YOUR INSTRUCTIONS: Output, please, exactly those lines of the listing that come before the line with "const WELD = 1e-4;", along with that line itself.
————————
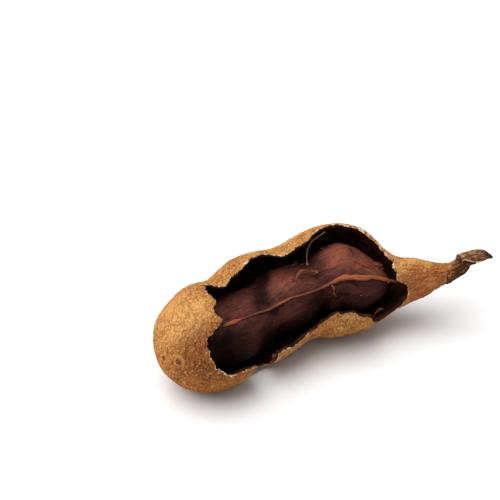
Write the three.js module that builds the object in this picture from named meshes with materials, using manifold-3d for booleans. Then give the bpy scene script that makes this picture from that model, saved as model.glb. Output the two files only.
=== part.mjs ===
// A ripe tamarind pod, broken open along its upper front side. It lies on its belly along +X, closed tip
// to the left and stalk to the right, with the opening towards -Y and up. Millimetres, +Z up, floor at z = 0.
//
// Every piece is a loft: rings of points round a bent spine. A place on a loft is (along, turn, out):
// millimetres along the spine, degrees round it from the front (-Y) through the top, and a radius.

import * as THREE from 'three';
import { TessellateModifier } from 'three/addons/modifiers/TessellateModifier.js';
import { mergeVertices } from 'three/addons/utils/BufferGeometryUtils.js';
import Module from 'manifold-3d';

const wasm = await Module();
wasm.setup();

// ---- driving dimensions ------------------------------------------------------------------------------

const WALL = 0.9; // thickness of the shell
const CLEAR = 0.4; // gap between neighbouring pieces
const WELD = 1e-4; // points closer than this are one

// The pod is a little wider than tall.
const POD = {
  wide: 1.03,
  tall: 0.95,
  reach: 9, // half the chord that turns each ring, which keeps rings from crowding inside a bend
  // Spine from the closed tip to the end of the neck.
  spine: [
    [-42.9, -9.5, 12], [-32.8, -5.2, 11.65], [-21.8, -1.4, 12], [-10.8, 1.6, 12.4], [0.2, 3, 12.9],
    [10.2, 1.4, 13.35], [18.7, -3.3, 12.5], [26.2, -5.3, 12.8], [32.8, -8, 14.1],
  ],
  // [distance from the tip, radius]: three swellings, then the neck.
  girth: [
    [0, 0], [0.3, 2.5], [1, 4.6], [2.4, 7], [4.6, 9.4], [7.6, 11.2], [11.5, 12.3], [15.5, 12.5],
    [19, 12.3], [23, 12.8], [27.5, 13.2], [32, 12.9], [37, 12.3], [41, 12.5], [45, 13.4], [49, 14.1],
    [53, 14.3], [56.5, 13.9], [59.5, 12.7], [62.5, 10.4], [65.5, 8], [68.5, 6.4], [71.5, 5.5], [74.3, 4.75],
    [76.6, 3.8], [78.4, 3.05], [80.2, 2.7],
  ],
  // Fuller places along its back: how far round their ridge is, and [distance from the tip, extra radius].
  backTurn: 145,
  back: [
    [0, 0], [3.5, 0], [8, 0.5], [12, 0.75], [16, 1.35], [18.5, 1.25], [21, 0.3], [23.5, 0], [26, 0.15],
    [28, 0.5], [30, 1], [32.5, 1.25], [35, 1.15], [38, 0.55], [41, 0.15], [44, 0], [81, 0],
  ],
  // Shallow dents and bulges, as two crossing waves: radians each millimetre, waves round, height.
  dents: [
    { perMm: 0.31, round: 2, start: 0, height: 0.16 },
    { perMm: 0.52, round: -3, start: 1, height: 0.112 },
  ],
  dented: 8, // they get shallower where the radius is under this
};

// The hollow closes inside the neck. It starts at the tip where its radius is over `narrowest`.
const HOLLOW_END = { from: 66, tail: [[68.5, 4.4], [71, 2.6], [72.5, 0]], narrowest: 0.5 };

// Broken edge of the opening: [distance from the tip, degrees round from the front].
const RIM = [
  [16, 105], [18.2, 108], [20, 94], [22, 98], [26, 102], [31, 109], [35, 108], [38.5, 93], [41.5, 96],
  [45.5, 97], [50.5, 113], [52, 118], [56, 119], [59.5, 117], [62.5, 111], [65, 95], [66.5, 91],
  [65.5, 72], [66.5, 55], [66.5, 39], [69.2, 27], [69.2, -4], [67.5, -36], [64.5, -42], [62, -35],
  [59.5, -10], [54.5, 0], [50, 3], [46, 6], [42.5, -1], [39, -12], [31.5, -14], [26, -12],
  [24.1, -15], [24.6, -32], [25.3, -54], [24, -59], [19.6, -60], [18.4, -38], [17.9, -22],
  [16.8, -17], [13, -9], [7.7, -6], [5.2, 8], [4.7, 29], [5.5, 48], [9, 53], [11, 60], [12, 75],
  [14, 83], [14.7, 96],
];
const TEETH = { step: 1.8, depth: 0.35, seed: 7 }; // crumbled teeth along that edge
// The plate that cuts the opening: its outline's scale, the share of the radius that it starts at, how far
// out of the skin it ends, and its longest triangle side, found in at most `splits` rounds.
const CUTTER = { mmPerDegree: 0.2, inside: 0.5, beyond: 2, side: 4, splits: 12 };
const UNDER_FLOOR = { long: 120, wide: 60, deep: 10 }; // block that flattens each swelling's underside

// Dried pulp. Its spine is set off the pod's: [along the pod, towards the front, up].
const PULP = {
  wide: 1,
  tall: 1,
  offsets: [
    [2.4, -0.8, -0.8], [7, -0.9, -1.2], [13, -1, -1.6], [21, -1, -2], [30, -1, -2.1], [38, -1, -2],
    [46, -1.4, -1.7], [53.5, -2.1, -0.8], [59, -0.8, -1.8], [63, -0.4, -1], [67, 0, -0.5],
  ],
  girth: [
    [0, 0], [0.4, 2.6], [2.2, 5.5], [5, 6.7], [9.5, 6], [14, 7.3], [18.5, 8.1], [22.5, 8.1], [26.5, 7.6],
    [30, 6.9], [33.5, 7.7], [37.5, 8.2], [41.5, 7.4], [44.8, 6.4], [48, 7.8], [51.5, 8.6], [55, 8.5],
    [58.5, 7.3], [61.5, 5], [64, 2.7], [65.5, 0],
  ],
  // Ridge under the main fibre: its turn at two distances along the pulp, its width in degrees.
  ridge: { from: 10, to: 50, turnFrom: 51, turnTo: 36, width: 20, height: 0.5 },
  wrinkles: [
    { perMm: 0.25, round: 5, start: 0, height: 0.16 },
    { perMm: -0.4, round: 9, start: 0, height: 0.1 },
  ],
  wrinkled: 6, // ridge and wrinkles get shallower where the radius is under this
};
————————
EXERCISE RESULT:
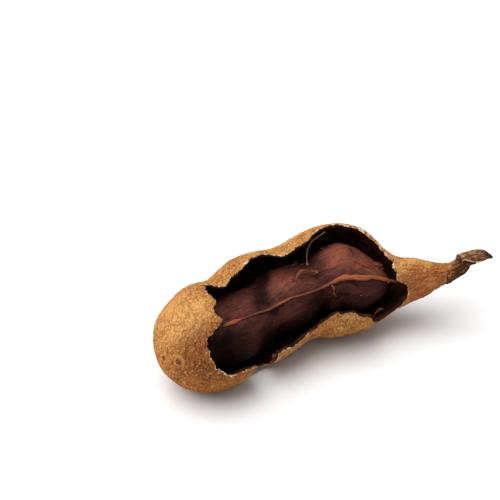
Write the three.js module that builds the object in this picture from named meshes with materials, using manifold-3d for booleans. Then give the bpy scene script that makes this picture from that model, saved as model.glb. Output the two files only.
=== part.mjs ===
// A ripe tamarind pod, broken open along its upper front side. It lies on its belly along +X, closed tip
// to the left and stalk to the right, with the opening towards -Y and up. Millimetres, +Z up, floor at z = 0.
//
// Every piece is a loft: rings of points round a bent spine. A place on a loft is (along, turn, out):
// millimetres along the spine, degrees round it from the front (-Y) through the top, and a radius.

import * as THREE from 'three';
import { TessellateModifier } from 'three/addons/modifiers/TessellateModifier.js';
import { mergeVertices } from 'three/addons/utils/BufferGeometryUtils.js';
import Module from 'manifold-3d';

const wasm = await Module();
wasm.setup();

// ---- driving dimensions ------------------------------------------------------------------------------

const WALL = 0.9; // thickness of the shell
const CLEAR = 0.4; // gap between neighbouring pieces
const WELD = 1e-4; // points closer than this are one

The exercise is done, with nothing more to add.